Dataset excerpts →
[Begin]
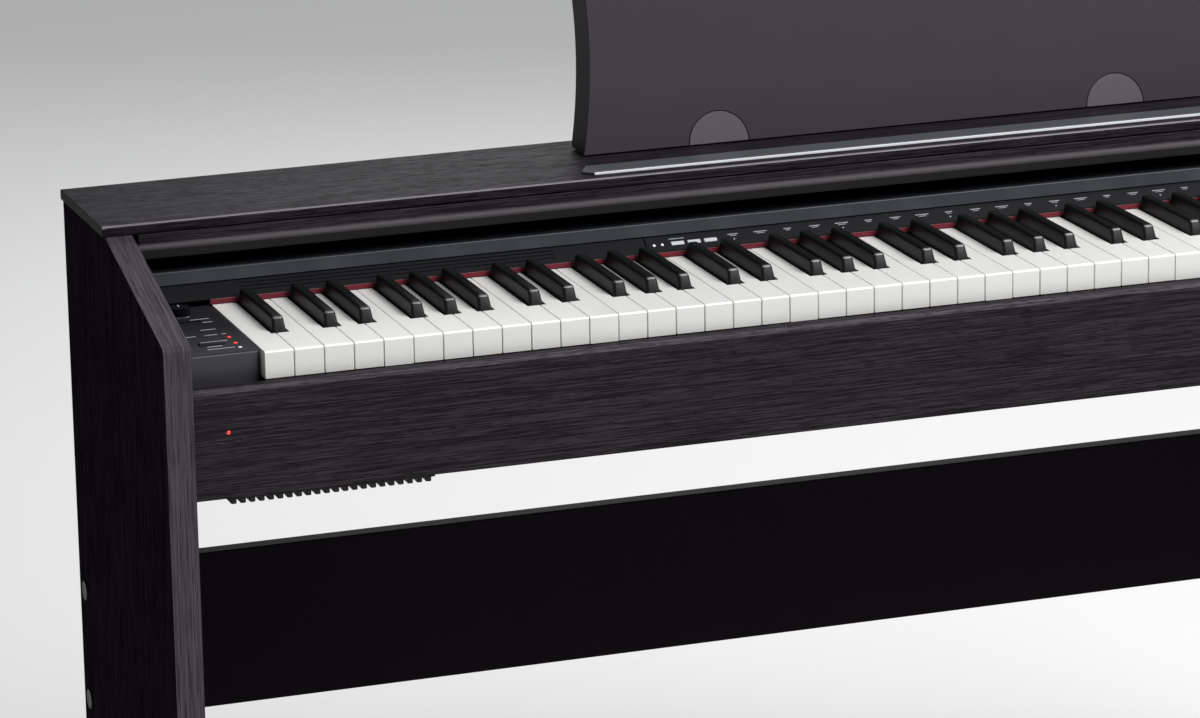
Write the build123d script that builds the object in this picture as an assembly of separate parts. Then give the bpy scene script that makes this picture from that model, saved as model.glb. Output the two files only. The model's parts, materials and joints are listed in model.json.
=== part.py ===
[End]
[Begin]
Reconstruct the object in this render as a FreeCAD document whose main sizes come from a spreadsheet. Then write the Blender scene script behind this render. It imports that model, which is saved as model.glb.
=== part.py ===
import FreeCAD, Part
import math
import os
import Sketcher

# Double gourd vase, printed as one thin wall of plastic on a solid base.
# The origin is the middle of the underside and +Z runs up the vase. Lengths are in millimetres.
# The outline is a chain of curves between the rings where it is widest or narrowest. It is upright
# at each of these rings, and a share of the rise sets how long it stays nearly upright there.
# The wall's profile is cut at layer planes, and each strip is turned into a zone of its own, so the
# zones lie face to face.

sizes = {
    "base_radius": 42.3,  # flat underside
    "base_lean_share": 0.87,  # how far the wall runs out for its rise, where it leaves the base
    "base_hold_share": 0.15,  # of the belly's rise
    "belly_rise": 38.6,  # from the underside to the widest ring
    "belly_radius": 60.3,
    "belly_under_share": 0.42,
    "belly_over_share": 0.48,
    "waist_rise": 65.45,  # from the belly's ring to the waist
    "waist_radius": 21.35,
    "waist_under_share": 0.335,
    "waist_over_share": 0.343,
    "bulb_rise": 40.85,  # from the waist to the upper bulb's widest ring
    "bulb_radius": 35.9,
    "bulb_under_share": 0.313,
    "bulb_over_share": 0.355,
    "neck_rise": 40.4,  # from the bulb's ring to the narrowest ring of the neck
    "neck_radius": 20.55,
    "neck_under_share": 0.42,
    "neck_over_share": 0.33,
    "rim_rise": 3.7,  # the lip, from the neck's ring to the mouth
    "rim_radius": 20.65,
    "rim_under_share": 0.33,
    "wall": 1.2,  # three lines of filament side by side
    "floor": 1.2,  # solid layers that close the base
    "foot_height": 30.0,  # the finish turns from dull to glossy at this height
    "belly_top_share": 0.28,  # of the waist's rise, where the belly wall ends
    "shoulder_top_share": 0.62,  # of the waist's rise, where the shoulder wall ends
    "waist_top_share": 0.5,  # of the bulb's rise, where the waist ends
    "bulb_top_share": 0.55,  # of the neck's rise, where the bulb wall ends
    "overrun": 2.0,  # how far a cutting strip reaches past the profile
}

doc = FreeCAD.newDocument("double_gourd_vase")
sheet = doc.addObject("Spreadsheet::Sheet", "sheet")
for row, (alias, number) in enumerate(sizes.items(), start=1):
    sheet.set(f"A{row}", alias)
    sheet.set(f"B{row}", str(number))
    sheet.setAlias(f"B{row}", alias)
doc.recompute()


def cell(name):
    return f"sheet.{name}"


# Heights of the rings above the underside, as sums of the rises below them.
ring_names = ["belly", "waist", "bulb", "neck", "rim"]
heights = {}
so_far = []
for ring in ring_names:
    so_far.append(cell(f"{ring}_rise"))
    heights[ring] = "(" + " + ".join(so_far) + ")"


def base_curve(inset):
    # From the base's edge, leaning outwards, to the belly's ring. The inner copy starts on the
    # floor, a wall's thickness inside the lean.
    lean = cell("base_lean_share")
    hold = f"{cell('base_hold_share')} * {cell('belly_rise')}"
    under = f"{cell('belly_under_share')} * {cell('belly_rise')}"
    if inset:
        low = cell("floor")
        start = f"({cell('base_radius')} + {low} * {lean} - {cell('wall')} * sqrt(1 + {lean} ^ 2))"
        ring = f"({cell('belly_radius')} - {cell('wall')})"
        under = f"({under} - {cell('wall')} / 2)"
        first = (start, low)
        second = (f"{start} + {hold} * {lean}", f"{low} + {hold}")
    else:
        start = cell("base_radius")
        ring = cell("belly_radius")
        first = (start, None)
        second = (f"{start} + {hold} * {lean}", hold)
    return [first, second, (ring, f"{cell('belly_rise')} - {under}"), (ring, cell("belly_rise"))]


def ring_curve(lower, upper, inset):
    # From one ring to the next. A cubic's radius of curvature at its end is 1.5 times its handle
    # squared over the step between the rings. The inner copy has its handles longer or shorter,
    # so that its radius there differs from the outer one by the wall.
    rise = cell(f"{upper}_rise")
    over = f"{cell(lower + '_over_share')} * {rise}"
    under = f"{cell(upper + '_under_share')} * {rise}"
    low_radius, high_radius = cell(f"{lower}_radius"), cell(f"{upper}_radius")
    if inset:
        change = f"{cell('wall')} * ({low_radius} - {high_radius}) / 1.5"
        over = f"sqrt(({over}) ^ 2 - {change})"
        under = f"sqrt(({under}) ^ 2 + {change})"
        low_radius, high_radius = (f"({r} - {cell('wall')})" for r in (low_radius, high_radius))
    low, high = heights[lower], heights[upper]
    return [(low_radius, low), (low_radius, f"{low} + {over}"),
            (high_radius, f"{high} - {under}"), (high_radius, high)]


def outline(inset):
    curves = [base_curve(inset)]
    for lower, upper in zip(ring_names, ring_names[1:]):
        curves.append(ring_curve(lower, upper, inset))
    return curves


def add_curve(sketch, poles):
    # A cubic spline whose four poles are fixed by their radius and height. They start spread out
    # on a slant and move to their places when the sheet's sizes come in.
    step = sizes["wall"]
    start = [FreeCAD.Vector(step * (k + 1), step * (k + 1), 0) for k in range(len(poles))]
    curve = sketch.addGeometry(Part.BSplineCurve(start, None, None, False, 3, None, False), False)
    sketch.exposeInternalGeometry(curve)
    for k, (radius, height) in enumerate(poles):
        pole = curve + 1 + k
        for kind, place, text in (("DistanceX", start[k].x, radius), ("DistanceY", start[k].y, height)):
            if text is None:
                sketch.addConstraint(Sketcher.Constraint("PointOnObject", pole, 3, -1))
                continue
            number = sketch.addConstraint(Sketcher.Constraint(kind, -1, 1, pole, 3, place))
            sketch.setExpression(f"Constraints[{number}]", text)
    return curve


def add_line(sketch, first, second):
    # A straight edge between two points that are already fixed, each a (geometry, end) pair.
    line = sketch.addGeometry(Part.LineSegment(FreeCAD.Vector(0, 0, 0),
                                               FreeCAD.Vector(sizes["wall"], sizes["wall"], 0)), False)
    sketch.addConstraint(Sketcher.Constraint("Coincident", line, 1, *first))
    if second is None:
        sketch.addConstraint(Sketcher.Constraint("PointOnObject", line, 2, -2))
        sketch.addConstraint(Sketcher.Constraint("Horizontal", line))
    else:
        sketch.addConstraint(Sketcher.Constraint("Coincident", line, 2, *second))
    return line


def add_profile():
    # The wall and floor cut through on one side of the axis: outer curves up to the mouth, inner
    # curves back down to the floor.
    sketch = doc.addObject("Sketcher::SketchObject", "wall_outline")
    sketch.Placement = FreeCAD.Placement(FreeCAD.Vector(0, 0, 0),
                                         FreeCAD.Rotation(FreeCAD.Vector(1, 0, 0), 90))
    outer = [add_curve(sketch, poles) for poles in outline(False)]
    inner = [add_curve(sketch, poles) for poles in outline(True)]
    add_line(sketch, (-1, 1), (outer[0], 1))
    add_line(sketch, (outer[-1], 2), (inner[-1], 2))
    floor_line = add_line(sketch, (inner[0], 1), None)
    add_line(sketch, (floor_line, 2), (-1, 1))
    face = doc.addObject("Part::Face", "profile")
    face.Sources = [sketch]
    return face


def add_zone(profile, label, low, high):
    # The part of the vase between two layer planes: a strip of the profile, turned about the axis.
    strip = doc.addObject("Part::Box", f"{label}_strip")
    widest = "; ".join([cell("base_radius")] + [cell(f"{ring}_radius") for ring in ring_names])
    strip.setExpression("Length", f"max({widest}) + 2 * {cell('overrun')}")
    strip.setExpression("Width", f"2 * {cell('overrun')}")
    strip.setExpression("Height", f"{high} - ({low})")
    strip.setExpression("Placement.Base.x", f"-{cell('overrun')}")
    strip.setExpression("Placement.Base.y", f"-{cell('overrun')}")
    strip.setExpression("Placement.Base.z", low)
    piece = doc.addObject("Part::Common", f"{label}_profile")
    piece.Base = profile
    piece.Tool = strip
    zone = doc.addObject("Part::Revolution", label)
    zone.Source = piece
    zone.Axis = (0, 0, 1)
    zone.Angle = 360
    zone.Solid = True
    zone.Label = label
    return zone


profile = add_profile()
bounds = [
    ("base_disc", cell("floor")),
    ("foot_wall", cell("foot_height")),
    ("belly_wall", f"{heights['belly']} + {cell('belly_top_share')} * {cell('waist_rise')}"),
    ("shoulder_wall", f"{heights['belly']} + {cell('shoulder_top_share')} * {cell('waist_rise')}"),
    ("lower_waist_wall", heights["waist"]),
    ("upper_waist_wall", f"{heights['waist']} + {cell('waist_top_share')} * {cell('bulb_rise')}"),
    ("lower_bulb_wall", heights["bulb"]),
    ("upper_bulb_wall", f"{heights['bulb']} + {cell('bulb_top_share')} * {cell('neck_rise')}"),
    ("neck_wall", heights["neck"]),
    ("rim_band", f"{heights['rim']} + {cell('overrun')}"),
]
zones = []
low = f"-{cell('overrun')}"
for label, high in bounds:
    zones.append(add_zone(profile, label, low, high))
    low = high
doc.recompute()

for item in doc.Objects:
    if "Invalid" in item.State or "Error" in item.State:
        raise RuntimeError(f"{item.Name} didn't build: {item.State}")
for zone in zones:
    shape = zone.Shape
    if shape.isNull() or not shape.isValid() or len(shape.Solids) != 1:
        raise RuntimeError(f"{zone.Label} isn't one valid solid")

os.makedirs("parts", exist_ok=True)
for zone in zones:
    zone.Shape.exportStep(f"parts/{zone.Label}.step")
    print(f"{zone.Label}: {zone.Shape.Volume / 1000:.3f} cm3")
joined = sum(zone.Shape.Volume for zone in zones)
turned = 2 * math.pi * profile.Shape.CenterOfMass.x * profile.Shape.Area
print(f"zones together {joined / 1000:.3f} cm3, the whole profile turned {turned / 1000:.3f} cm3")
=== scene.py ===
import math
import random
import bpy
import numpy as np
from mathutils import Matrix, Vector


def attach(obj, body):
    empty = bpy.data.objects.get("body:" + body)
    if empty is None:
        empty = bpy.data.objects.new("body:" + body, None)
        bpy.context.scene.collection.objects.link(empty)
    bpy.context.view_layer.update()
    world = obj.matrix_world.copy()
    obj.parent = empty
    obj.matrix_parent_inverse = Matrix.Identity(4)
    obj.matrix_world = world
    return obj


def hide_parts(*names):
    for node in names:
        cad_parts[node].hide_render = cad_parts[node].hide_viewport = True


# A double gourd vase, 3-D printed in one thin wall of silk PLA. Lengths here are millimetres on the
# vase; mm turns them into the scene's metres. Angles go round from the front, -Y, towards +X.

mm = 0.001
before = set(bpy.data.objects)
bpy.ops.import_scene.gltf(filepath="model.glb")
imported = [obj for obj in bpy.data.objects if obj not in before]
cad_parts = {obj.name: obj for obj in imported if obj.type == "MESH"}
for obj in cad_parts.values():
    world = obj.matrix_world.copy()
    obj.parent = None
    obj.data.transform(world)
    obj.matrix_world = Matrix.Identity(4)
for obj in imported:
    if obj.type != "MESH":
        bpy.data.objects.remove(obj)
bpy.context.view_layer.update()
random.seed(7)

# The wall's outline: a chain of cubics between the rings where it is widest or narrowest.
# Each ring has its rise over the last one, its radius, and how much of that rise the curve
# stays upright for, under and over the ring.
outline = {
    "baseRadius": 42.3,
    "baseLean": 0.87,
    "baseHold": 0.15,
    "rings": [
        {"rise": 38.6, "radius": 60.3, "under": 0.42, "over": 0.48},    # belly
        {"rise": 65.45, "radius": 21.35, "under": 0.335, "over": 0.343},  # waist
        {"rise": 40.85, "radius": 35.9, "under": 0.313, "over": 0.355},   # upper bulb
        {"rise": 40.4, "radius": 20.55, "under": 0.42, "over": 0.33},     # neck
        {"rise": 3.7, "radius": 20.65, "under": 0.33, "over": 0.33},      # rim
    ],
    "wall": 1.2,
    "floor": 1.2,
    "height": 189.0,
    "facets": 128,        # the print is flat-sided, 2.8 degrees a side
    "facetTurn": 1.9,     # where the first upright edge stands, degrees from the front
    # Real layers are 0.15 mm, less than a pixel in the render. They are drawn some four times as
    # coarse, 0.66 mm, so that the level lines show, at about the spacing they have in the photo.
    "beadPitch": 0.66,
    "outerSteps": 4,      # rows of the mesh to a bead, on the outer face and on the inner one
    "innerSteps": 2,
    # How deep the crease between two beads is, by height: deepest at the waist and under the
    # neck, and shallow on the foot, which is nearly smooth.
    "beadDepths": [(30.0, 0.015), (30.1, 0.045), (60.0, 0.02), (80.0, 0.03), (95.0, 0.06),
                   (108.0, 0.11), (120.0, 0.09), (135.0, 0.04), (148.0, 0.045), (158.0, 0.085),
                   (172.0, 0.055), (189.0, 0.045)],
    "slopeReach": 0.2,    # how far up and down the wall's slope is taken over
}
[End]
Task details → Read the entries and pick out all lines that include the word "True".

Correct response →
    inner = [add_curve(sketch, poles) for poles in outline(True)]
    zone.Solid = True
os.makedirs("parts", exist_ok=True)
        cad_parts[node].hide_render = cad_parts[node].hide_viewport = True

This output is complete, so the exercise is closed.